The bill, however, appears to have been put on a short leash.

On May 31, Dr. Jackson and his colleague placed AB 742 on the inactive list, according to a staffer in Jackson's Office, in order to allow for additional time to work through issues with stakeholders. 

Meanwhile, police departments, including San Diego Police, are in opposition to limiting the use of K-9s. 

A spokesperson for San Diego Police tells CBS 8 that the mere presence of K-9s can bring peaceful outcomes from what could be potentially violent situations.

"Our police service dogs are an invaluable de-escalation tool," said Lieutenant Adam Sharki in an email to CBS 8. 

Lt. Sharki said that the department looked at the K-9 division's numbers when AB 742 was first introduced and found evidence of just how effective the use of police K-9s can be.

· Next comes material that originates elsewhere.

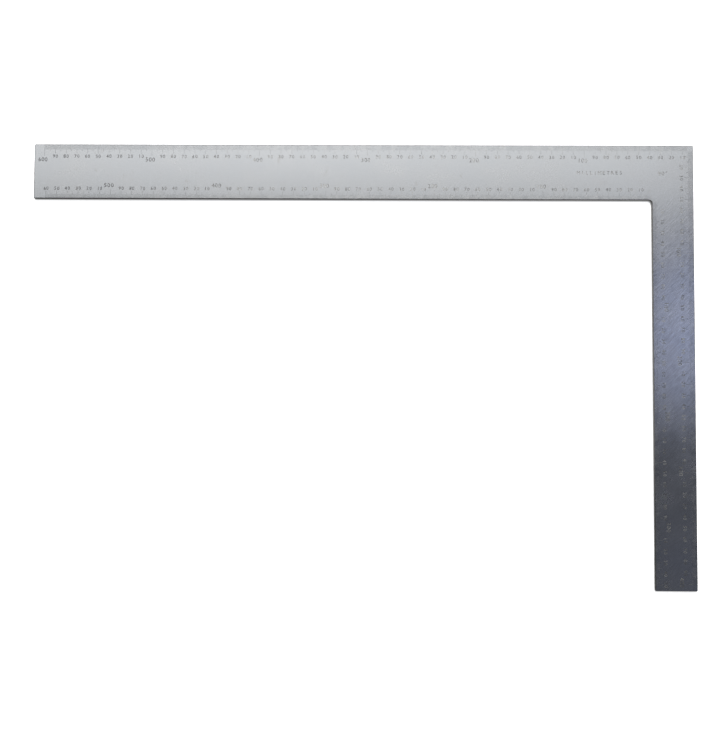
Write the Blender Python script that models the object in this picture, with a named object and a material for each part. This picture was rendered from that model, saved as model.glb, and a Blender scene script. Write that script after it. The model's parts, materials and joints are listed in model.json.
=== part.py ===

"In our 2018-2022 evaluation of the canine unit to address AB742, 927 interventions took place where the suspect surrendered only because of the presence of a police dog. In those cases, no additional force was needed to end the incident. That's 927 incidents that officers would have needed another force option to get the suspect into custody. It's very likely that not having a police dog at those scenes would have meant officers and suspects getting hurt."

On the other hand, out of the nearly 1,100 incidents surveyed, bites during apprehensions only occurred 150 times.

"Police service dogs are only used when dealing with armed individuals or those involved in felony crimes, like armed robbery or murder. SDPD’s police service dogs have never caused the death of a suspect, despite the claims made in early drafts of AB742 that police service dogs were equivalent to deadly force."

Jared Wilson, president of the San Diego Police Officer's Association agrees.

"Police K-9s help deescalate many critical incidents without force and save lives.  The teams of police officers and dogs put their lives on the line every day and they are an integral tool in law enforcement.  In 2021 violent crime spiked over 10% from the year before.  Police K-9s were at the forefront of responding to calls of violence and protecting the community," said Wilson.